I'm surprised I've never noticed it before today but I guess shopping for business rather than pleasure does that to a girl. Incidentally, I also saw the same floating cherry picker as I drove up Shaftsbury Avenue as I left Soho. Later in the day, across town in Hackney, I was off on another thankless mission when this advert caught my eye:


Tuesday, November 07, 2006

Is it still parking if your wheels don't touch the ground?

These days, it doesn't take much to amuse me and so when I saw this cherry picker outside a theatre as I walked up Shaftsbury Avenue on another work related mission, I couldn't help but take a picture:

I also saw the most stereotypical prostitute I've ever seen today, lurking in a doorway in Soho, dressed in leopard print, heels, lots of cheap gold jewellery and carrying some serious excess body weight. Since I guessed that in a fight, she'd easily win, I didn't take a picture as there was a likely chance that she might thump me or worse.

So instead, enjoy the view of the Astoria from the stage, minus the small town boys:


Monday, November 06, 2006

Catch me (up) if you can

small town

It's been a busy few days in ant-land, missioning it back and forward between the studio and Soho to pick up bits and pieces. On one trip in on Thursday I saw the Make me a Supermodel girls and boys lurking on St Martin's Lane after they'd finished a shoot. I got some very snooty looks from one or two as I piled out of a black cab right in front of them, with a cavalcade of bags tumbling after me. On the same stretch of road, I also saw Jonathan Ross' wife, Jane (?) who was talking into a mobile phone while swinging her pinky/red hair around.
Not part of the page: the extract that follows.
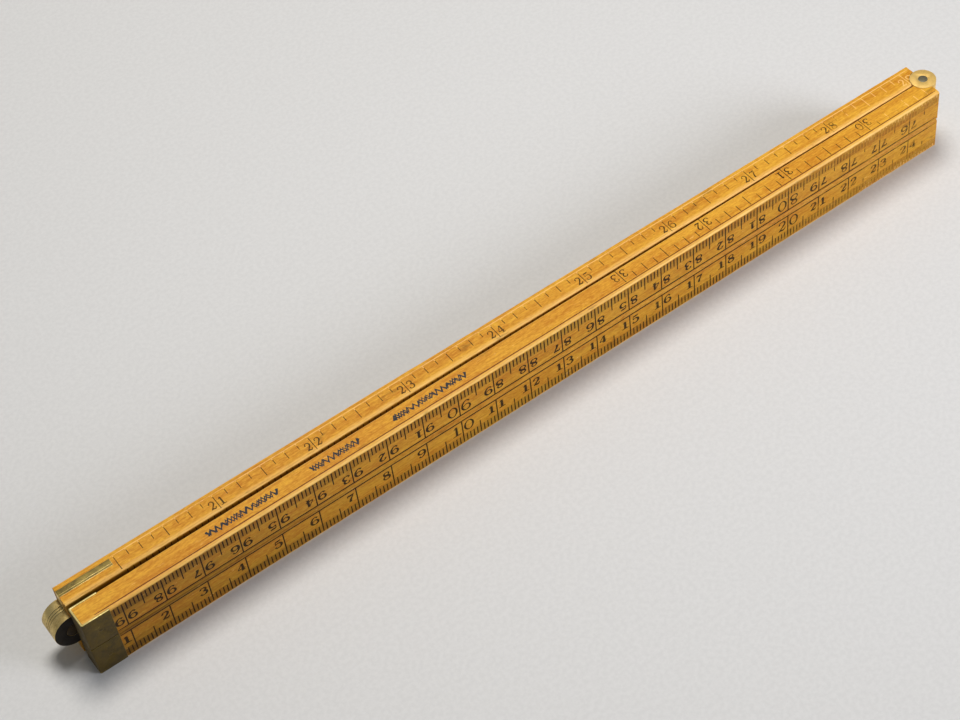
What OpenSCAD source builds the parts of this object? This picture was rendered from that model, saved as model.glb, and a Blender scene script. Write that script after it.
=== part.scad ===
// Four-fold wooden rule, folded up and standing on its narrow edges.
// Two pairs of legs lie one above the other. In each pair an inner leg and an outer leg
// fold together on a middle hinge, and a round joint at the other end joins the two pairs.
// X runs from the round joint to the middle hinges, Y from the outer legs to the inner
// legs, Z up. The origin is in the middle of the bounding box, at its bottom.

/* [Legs] */
// Length of rule carried by each leg
leg_length = 250; // [150:10:300]
// Width of a leg across its wide, numbered face
leg_width = 9.4; // [8:0.1:14]
// Thickness of a leg across its narrow edge
leg_thickness = 6.1; // [5.2:0.1:8]
// Flat taken off each long corner of a leg
corner_flat = 0.25; // [0.1:0.05:0.6]

/* [Gaps] */
// Gap between the upper and the lower pair of legs
pair_gap = 0.2; // [0.1:0.05:0.6]
// Gap between an inner and an outer leg when they are folded flat
fold_gap = 0.3; // [0.2:0.05:0.8]
// Gap from each leg's end to the line where two legs meet when opened
end_gap = 0.15; // [0.1:0.05:0.4]
// Degrees by which the outer legs stand open at rest
rest_open = 0.22; // [0:0.02:2]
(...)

Come the weekend, I finally had time to breathe and go shopping, although admittedly it was only Primark. I spent an hour trawling for a size 8-10 sequin dress and was about to give up when I finally came across one. And Anti rejoiced. Although, I have nowhere to wear it to at the moment, sadly. So for the moment, it will have to hang in my crammed wardrobe.

Although, the real excitement lay in the evening's activities, namely going to the Astoria to see Enter Shikari, PenknifeLovelife, semi-colon open bracket and some other random band who I didn't actually see. And in case you're interested, Penknife have a new single out on Small Town Records. Yes, that's a blatant plug but that's the Small Town boys in the picture above, standing on the stage at the Astoria - something everyone got a little excited about... Okay, maybe just me.
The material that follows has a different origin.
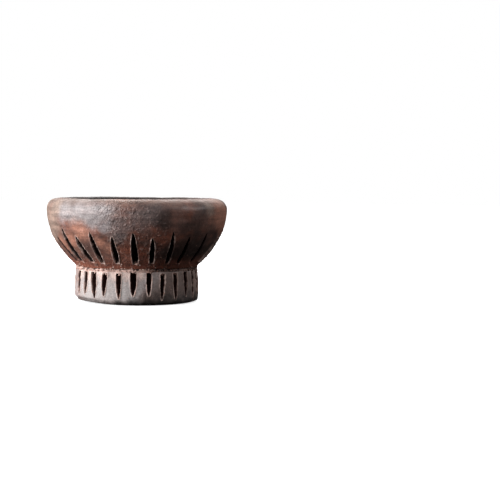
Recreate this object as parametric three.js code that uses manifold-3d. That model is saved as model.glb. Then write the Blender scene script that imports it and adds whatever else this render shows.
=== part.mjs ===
// Clay diya oil lamp: a thick-walled bowl luted onto a hollow foot ring, with a cotton wick standing in the bowl.
// Millimetres, +Z up. The origin is the centre of the face that the lamp stands on.
import * as THREE from "three";
import { mergeVertices } from "three/addons/utils/BufferGeometryUtils.js";
import { ConvexGeometry } from "three/addons/geometries/ConvexGeometry.js";
import Module from "manifold-3d";

const wasm = await Module();
wasm.setup();

// ---- driving dimensions ----

// Overall.
const RIM_HEIGHT = 57; // from the standing face to the top of the rim
const BELLY_RADIUS = 50; // outside, at the bowl's widest level
const FOOT_HEIGHT = 18.8; // from the standing face to the plane where foot ring and bowl are luted together
const FOOT_RADIUS = 34.3; // outside, at the foot ring's fullest

// Bowl.
const BELLY_DROP = 6; // from the top of the rim down to the widest level
const BELLY_REACH = 13.5; // how far down the wall keeps to the vertical under the belly
const FLARE_REACH = 8; // how far out the wall keeps to 45 degrees above the joint
const RIM_CREST_INSET = 8; // from the belly in to the top of the rounded rim
const MOUTH_LIP_INSET = 3.2; // from the top of the rim in to the edge of the mouth
const MOUTH_LIP_DROP = 3.4; // from the top of the rim down to the edge of the mouth
const BOWL_WALL = 8.5; // thickness at the level where the hollow is widest
const BOWL_FLOOR = 7; // thickness above the joint
const HOLLOW_DROP = 11; // from the top of the rim down to the widest level of the hollow

// Foot ring.
const FOOT_WALL = 8.6;
const FOOT_CORNER = 3.4; // rounding of the lower outer corner
const FOOT_INNER_CORNER = 1.6; // rounding of the lower inner corner
const NECK_INSET = 0.7; // from the fullest radius in to the neck at the joint

// Luting coil: a thin tongue between foot ring and bowl, with a bead along its outer edge.
const BEAD_RADIUS = 1.25;
const TONGUE_THICKNESS = 0.9;
const TONGUE_SETBACK = 1.6; // from the foot ring's inner face out to the tongue's inner edge
const JOINT_GAP = 0.3; // clear all round the luting coil

// Slashes round the bowl, long and short by turns.
const SLASH_COUNT = 26;
const LONG_SLASH = 19.5;
const SHORT_SLASH = 16.5;
const SLASH_WIDTH = 2.9;
const SLASH_DEPTH = 4.2;
const SLASH_RISE = 4.4; // from the joint up to the lower end of each slash

// Slots round the foot ring.
const SLOT_COUNT = 27;
const SLOT_LENGTH = 12;
const SLOT_WIDTH = 3.2;
const SLOT_DEPTH = 4.4;
const SLOT_DROP = 2; // from the joint down to the top of each slot

// Wick.
const WICK_HEIGHT = 23;
const WICK_BASE_RADIUS = 7.5;
const WICK_BASE_HEIGHT = 6.5;
const WICK_STEM_RADIUS = 1.7;
const WICK_TIP_RADIUS = 0.9;
const WICK_CLEARANCE = 0.3; // between the wick's base and the dished floor of the bowl

// Fineness of the round surfaces.
const CLAY_SEGMENTS = 60;
const SLOTTED_SEGMENTS = 2 * SLOT_COUNT;
const WICK_SEGMENTS = 20;

// ---- sizes that follow from them ----

const BELLY_HEIGHT = RIM_HEIGHT - BELLY_DROP;
const RIM_CREST_RADIUS = BELLY_RADIUS - RIM_CREST_INSET;
const HOLLOW_RADIUS = BELLY_RADIUS - BOWL_WALL;
const HOLLOW_HEIGHT = RIM_HEIGHT - HOLLOW_DROP;
const HOLLOW_FLOOR = FOOT_HEIGHT + BOWL_FLOOR;
const FOOT_INNER_RADIUS = FOOT_RADIUS - FOOT_WALL;
const NECK_RADIUS = FOOT_RADIUS - NECK_INSET;
const BEAD_CENTRE = NECK_RADIUS - BEAD_RADIUS;
const GROOVE_RADIUS = BEAD_RADIUS + JOINT_GAP;
const TONGUE_ROOM = TONGUE_THICKNESS / 2 + JOINT_GAP; // from the joint's plane to either clay face
const TONGUE_INNER_RADIUS = FOOT_INNER_RADIUS + TONGUE_SETBACK;

// ---- profiles, as points of radius and height ----

const at = (radius, height) => new THREE.Vector2(radius, height);
const toRadians = THREE.MathUtils.degToRad;
const toDegrees = THREE.MathUtils.radToDeg;

// Points along an upright ellipse, with angles in degrees from the outward direction.
function arc(centre, radiusAcross, radiusUp, from, to, steps) {
  const points = [];
  for (let i = 0; i <= steps; i++) {
    const angle = toRadians(from + ((to - from) * i) / steps);
    points.push(at(centre.x + radiusAcross * Math.cos(angle), centre.y + radiusUp * Math.sin(angle)));
  }
  return points;
}

// The bead lies in a groove that is shared by the foot ring and the bowl.
const beadCentre = at(BEAD_CENTRE, FOOT_HEIGHT);
const grooveInnerAngle = toDegrees(Math.asin(TONGUE_ROOM / GROOVE_RADIUS)); // where it meets the tongue's slit
const grooveOuterAngle = toDegrees(Math.acos(BEAD_RADIUS / GROOVE_RADIUS)); // where it breaks out at the neck
const grooveRise = GROOVE_RADIUS * Math.sin(toRadians(grooveOuterAngle));

// The bowl's outside, from the groove up to the belly.
const outerWall = new THREE.CubicBezierCurve(
  at(NECK_RADIUS, FOOT_HEIGHT + grooveRise),
  at(NECK_RADIUS + FLARE_REACH, FOOT_HEIGHT + grooveRise + FLARE_REACH),
  at(BELLY_RADIUS, BELLY_HEIGHT - BELLY_REACH),
  at(BELLY_RADIUS, BELLY_HEIGHT),
);

function bowlProfile() {
  const shoulder = at(RIM_CREST_RADIUS, BELLY_HEIGHT);
  const lip = at(RIM_CREST_RADIUS, RIM_HEIGHT - MOUTH_LIP_DROP);
  const hollow = at(0, HOLLOW_HEIGHT);
  return [
    at(0, FOOT_HEIGHT + TONGUE_ROOM),
    ...arc(beadCentre, GROOVE_RADIUS, GROOVE_RADIUS, 180 - grooveInnerAngle, grooveOuterAngle, 3),
    ...outerWall.getPoints(9).slice(1),
    ...arc(shoulder, RIM_CREST_INSET, BELLY_DROP, 0, 90, 5).slice(1),
    ...arc(lip, MOUTH_LIP_INSET, MOUTH_LIP_DROP, 90, 180, 3).slice(1),
    ...arc(hollow, HOLLOW_RADIUS, HOLLOW_HEIGHT - HOLLOW_FLOOR, 0, -90, 8),
  ];
}

function footProfile() {
  const outerCorner = at(FOOT_RADIUS - FOOT_CORNER, FOOT_CORNER);
  const innerCorner = at(FOOT_INNER_RADIUS + FOOT_INNER_CORNER, FOOT_INNER_CORNER);
  const innerTop = at(FOOT_INNER_RADIUS, FOOT_HEIGHT - TONGUE_ROOM);
  const neck = at(NECK_RADIUS, FOOT_HEIGHT - grooveRise);
  const swell = at(FOOT_RADIUS, (FOOT_CORNER + neck.y) / 2);
  const outside = new THREE.QuadraticBezierCurve(at(FOOT_RADIUS, FOOT_CORNER), swell, neck);
  return [
    innerTop,
    ...arc(innerCorner, FOOT_INNER_CORNER, FOOT_INNER_CORNER, 180, 270, 2),
    ...arc(outerCorner, FOOT_CORNER, FOOT_CORNER, -90, 0, 4),
    ...outside.getPoints(3).slice(1),
    ...arc(beadCentre, GROOVE_RADIUS, GROOVE_RADIUS, -grooveOuterAngle, grooveInnerAngle - 180, 3).slice(1),
    innerTop,
  ];
}

function lutingProfile() {
  const half = TONGUE_THICKNESS / 2;
  const root = 180 - toDegrees(Math.asin(half / BEAD_RADIUS));
  return [
    at(TONGUE_INNER_RADIUS, FOOT_HEIGHT - half),
    ...arc(beadCentre, BEAD_RADIUS, BEAD_RADIUS, -root, root, 6),
    at(TONGUE_INNER_RADIUS, FOOT_HEIGHT + half),
    at(TONGUE_INNER_RADIUS, FOOT_HEIGHT - half),
  ];
}

// The height of the bowl's dished inside surface at a given radius.
function hollowSurface(radius) {
  const depth = HOLLOW_HEIGHT - HOLLOW_FLOOR;
  return HOLLOW_HEIGHT - depth * Math.sqrt(1 - (radius / HOLLOW_RADIUS) ** 2);
}

// Heights are above the wick's own base.
function wickProfile() {
  const flatRadius = WICK_BASE_RADIUS * 0.7;
  const puff = at(flatRadius, WICK_BASE_HEIGHT * 0.4);
  return [
    at(0, 0),
    ...arc(puff, WICK_BASE_RADIUS - flatRadius, puff.y, -90, 60, 4),
    at((WICK_BASE_RADIUS + WICK_STEM_RADIUS) / 3, WICK_BASE_HEIGHT),
    at(WICK_STEM_RADIUS, WICK_BASE_HEIGHT + WICK_STEM_RADIUS),
    at(WICK_TIP_RADIUS, WICK_HEIGHT - WICK_TIP_RADIUS),
    at(0, WICK_HEIGHT),
  ];
}

// ---- solids ----

// A closed surface of revolution about the Z axis.
function turned(profile, segments) {
  return new THREE.LatheGeometry(profile, segments).rotateX(Math.PI / 2);
}

function toSolid(geometry) {
  const bare = geometry.clone();
  bare.deleteAttribute("normal");
  bare.deleteAttribute("uv");
  const merged = mergeVertices(bare);
  return new wasm.Manifold(
    new wasm.Mesh({
      numProp: 3,
      vertProperties: merged.attributes.position.array,
      triVerts: new Uint32Array(merged.index.array),
    }),
  );
}

function toGeometry(solid) {
  const mesh = solid.getMesh();
  const geometry = new THREE.BufferGeometry();
  geometry.setAttribute("position", new THREE.BufferAttribute(mesh.vertProperties, 3));
  geometry.setIndex(new THREE.BufferAttribute(mesh.triVerts, 1));
  geometry.computeVertexNormals();
  return geometry;
}

// Takes blades out of a body at even steps round the Z axis, using the given blades by turns.
function cutAround(body, count, blades) {
  let cut = body;
  for (let i = 0; i < count; i++) {
    const blade = blades[i % blades.length].clone();
    cut = cut.subtract(toSolid(blade.rotateZ((i * 2 * Math.PI) / count)));
  }
  return cut;
}

// The first point of the outer wall for which a test holds, where it holds from there on.
function wallPoint(test) {
  let before = 0;
  let after = 1;
  for (let i = 0; i < 40; i++) {
    const middle = (before + after) / 2;
    if (test(outerWall.getPoint(middle))) {
      after = middle;
    } else {
      before = middle;
    }
  }
  return outerWall.getPoint(after);
}

// A knife slash that faces -Y: blunt and deep at its lower end, running out to a point at its upper end.
// It lies on the chord between its two ends on the bowl's outer wall.
function slashBlade(length) {
  const start = wallPoint((p) => p.y >= FOOT_HEIGHT + SLASH_RISE);
  const end = wallPoint((p) => p.y >= start.y && p.distanceTo(start) >= length);
  const along = end.clone().sub(start).normalize();
  const corner = (across, distance, depth) =>
    new THREE.Vector3(
      across,
      -(start.x + along.x * distance - along.y * depth),
      start.y + along.y * distance + along.x * depth,
    );
  const half = SLASH_WIDTH / 2;
  const corners = [corner(0, length, -SLASH_DEPTH), corner(0, length, 0)];
  for (const side of [-half, half]) {
    corners.push(corner(side * 0.9, 0, -SLASH_DEPTH));
    corners.push(corner(side * 1.2, length * 0.4, -SLASH_DEPTH));
    corners.push(corner(side * 0.6, 0, SLASH_DEPTH));
    corners.push(corner(side * 0.6, length * 0.4, SLASH_DEPTH * 0.8));
  }
  return new ConvexGeometry(corners);
}

// A wedge slot in the foot ring that faces -Y: a flat top edge under the joint, running down to a point.
function slotBlade() {
  const top = FOOT_HEIGHT - SLOT_DROP;
  const outer = -(FOOT_RADIUS + 1);
  const inner = -(FOOT_RADIUS - SLOT_DEPTH);
  const corner = (across, depth, drop) => new THREE.Vector3(across, depth, top - drop);
  const half = SLOT_WIDTH / 2;
  const corners = [corner(0, outer, SLOT_LENGTH), corner(0, inner, SLOT_LENGTH * 0.8)];
  for (const side of [-half, half]) {
    corners.push(corner(side, outer, 0));
    corners.push(corner(side * 0.9, outer, SLOT_LENGTH * 0.5));
    corners.push(corner(side * 0.8, inner, 0));
    corners.push(corner(side * 0.6, inner, SLOT_LENGTH * 0.4));
  }
  return new ConvexGeometry(corners);
}

// ---- the sub-parts ----

function subPart(name, geometry, color, roughness) {
  const mesh = new THREE.Mesh(geometry, new THREE.MeshStandardMaterial({ color, roughness, metalness: 0 }));
  mesh.name = name;
  return mesh;
}

function bowl() {
  const blank = toSolid(turned(bowlProfile(), CLAY_SEGMENTS));
  const slashed = cutAround(blank, SLASH_COUNT, [slashBlade(LONG_SLASH), slashBlade(SHORT_SLASH)]);
  return subPart("bowl", toGeometry(slashed), 0x6e4536, 0.5);
}

function footRing() {
  const blank = toSolid(turned(footProfile(), SLOTTED_SEGMENTS));
  const slotted = cutAround(blank, SLOT_COUNT, [slotBlade()]);
  return subPart("foot_ring", toGeometry(slotted), 0x7b6a65, 0.65);
}

function lutingCoil() {
  return subPart("luting_coil", turned(lutingProfile(), CLAY_SEGMENTS), 0xa9806f, 0.9);
}

function wick() {
  const mesh = subPart("wick", turned(wickProfile(), WICK_SEGMENTS), 0xf0e9d9, 0.95);
  mesh.position.z = hollowSurface(WICK_BASE_RADIUS) + WICK_CLEARANCE;
  return mesh;
}

const lamp = new THREE.Group();
lamp.name = "diya_oil_lamp";
lamp.add(bowl(), footRing(), lutingCoil(), wick());

export default lamp;
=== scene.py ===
"""How a smoke-fired clay oil lamp looks: a hand-made bowl and foot ring with knife cuts, and a wick.

Metres, +Z up, the lamp's front faces -Y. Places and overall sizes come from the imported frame.
Azimuths are in degrees from the front towards +X.
"""
import itertools
import math

import bmesh
import bpy
import numpy as np
from mathutils import Euler, Matrix, Vector


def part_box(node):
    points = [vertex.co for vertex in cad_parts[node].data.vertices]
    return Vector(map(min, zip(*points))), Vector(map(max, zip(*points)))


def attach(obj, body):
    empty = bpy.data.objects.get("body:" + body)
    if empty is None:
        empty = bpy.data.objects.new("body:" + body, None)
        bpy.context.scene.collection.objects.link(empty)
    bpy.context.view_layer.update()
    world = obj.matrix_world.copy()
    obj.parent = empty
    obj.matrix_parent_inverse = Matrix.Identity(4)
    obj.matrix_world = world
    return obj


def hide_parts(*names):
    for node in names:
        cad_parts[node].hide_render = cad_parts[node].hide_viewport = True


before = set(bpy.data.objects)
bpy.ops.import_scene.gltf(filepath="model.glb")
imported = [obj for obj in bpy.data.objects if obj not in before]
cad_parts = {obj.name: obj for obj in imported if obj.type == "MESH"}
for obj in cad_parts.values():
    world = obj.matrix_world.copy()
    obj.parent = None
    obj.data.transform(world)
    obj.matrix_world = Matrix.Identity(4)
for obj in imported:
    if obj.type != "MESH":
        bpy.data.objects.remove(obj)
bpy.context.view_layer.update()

MM = 0.001
LAMP_BODY = "lamp_body"
WICK_BODY = "wick"

# ---- sizes from the frame ----

bowl_low, bowl_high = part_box("bowl")
foot_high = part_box("foot_ring")[1]
coil_low, coil_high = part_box("luting_coil")
wick_low, wick_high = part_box("wick")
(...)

Right. I think we're all up to date. A boring, navel gazing blog it may have been but these days, I always feel as if I'm seriously lacking in either time or brain capacity to discuss anything vaguely important such as Saddam Hussein's guilty verdict, the American mid-term elections, the global warming crisis or the fact that Neighbours STILL doesn't have an omnibus.
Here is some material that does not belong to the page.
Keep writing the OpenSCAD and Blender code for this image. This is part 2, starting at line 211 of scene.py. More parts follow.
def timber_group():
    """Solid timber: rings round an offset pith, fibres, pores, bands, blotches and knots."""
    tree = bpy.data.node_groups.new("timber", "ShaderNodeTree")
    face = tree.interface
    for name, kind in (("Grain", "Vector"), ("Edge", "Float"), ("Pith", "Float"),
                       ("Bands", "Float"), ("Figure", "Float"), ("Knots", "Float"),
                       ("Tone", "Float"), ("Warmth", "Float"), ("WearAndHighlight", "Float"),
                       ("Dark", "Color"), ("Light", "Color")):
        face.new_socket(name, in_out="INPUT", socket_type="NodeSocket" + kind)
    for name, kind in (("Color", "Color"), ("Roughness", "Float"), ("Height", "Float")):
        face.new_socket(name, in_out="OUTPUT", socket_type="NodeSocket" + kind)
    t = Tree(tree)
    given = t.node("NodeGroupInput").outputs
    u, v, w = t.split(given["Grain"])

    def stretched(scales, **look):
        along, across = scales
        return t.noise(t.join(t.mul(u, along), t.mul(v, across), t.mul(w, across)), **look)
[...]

Now, I bet you're all eagerly awaiting the next installment of Anti-powered drivel that I'm bound to serve up.


Wednesday, November 01, 2006

Gators and sheep and rats, oh my!

As our halloween passed fairly quietly this year with no random eggings, yobs in masks or trick or treaters in general, I have decided to bore entertain you with animal to human ratios instead.

I bet you didn't know that there is a human to alligator ratio of 9:1 in the state of Florida. That's a lot of gators. As a result, the state is considering whether to remove them from an endangered species list and allow people to deal with nuisance alligators themselves. Call me crazy but in my eyes, scared-human-plus-gun-plus-big-gator can only add up to carnage in one form or another. However, I'm not entirely opposed to a big of gator hunting.

Many years ago, we used to take our holidays in Florida, staying with friends of my parents whose house backed onto a very large man made lake filled with the snaggly toothed beasts. Although the properties that surrounded the lake all had large black guard rails, once in a while there would be reports of a neighbour waking up after a storm to discover their friendly neighbourhood terror swimming in their pool. I remember the novelty factor of driving along the road and coming across alligator road kill. My mother briefly mused about whether it would make a nice little clutch bag before we drove on. But I digress, back to animal quantities.

Florida may have one gator for every human but New Zealand has 16 sheep for every human. And while that may seem outrageous at first, trust me, I've never seen so many sheep in my life as I did in New Zealand. We even created our own car game of beep the sheep as we passed endless fields full of them in our tinny old car and they certainly added a distinct charm to the rolling landscapes.

And then finally, there's London, where there are no outstanding animal ratio related facts, bar that you're never more than ten metres from a rat. Given that there are approximately ten million people (give or take) in London, that's an awful lot of rats.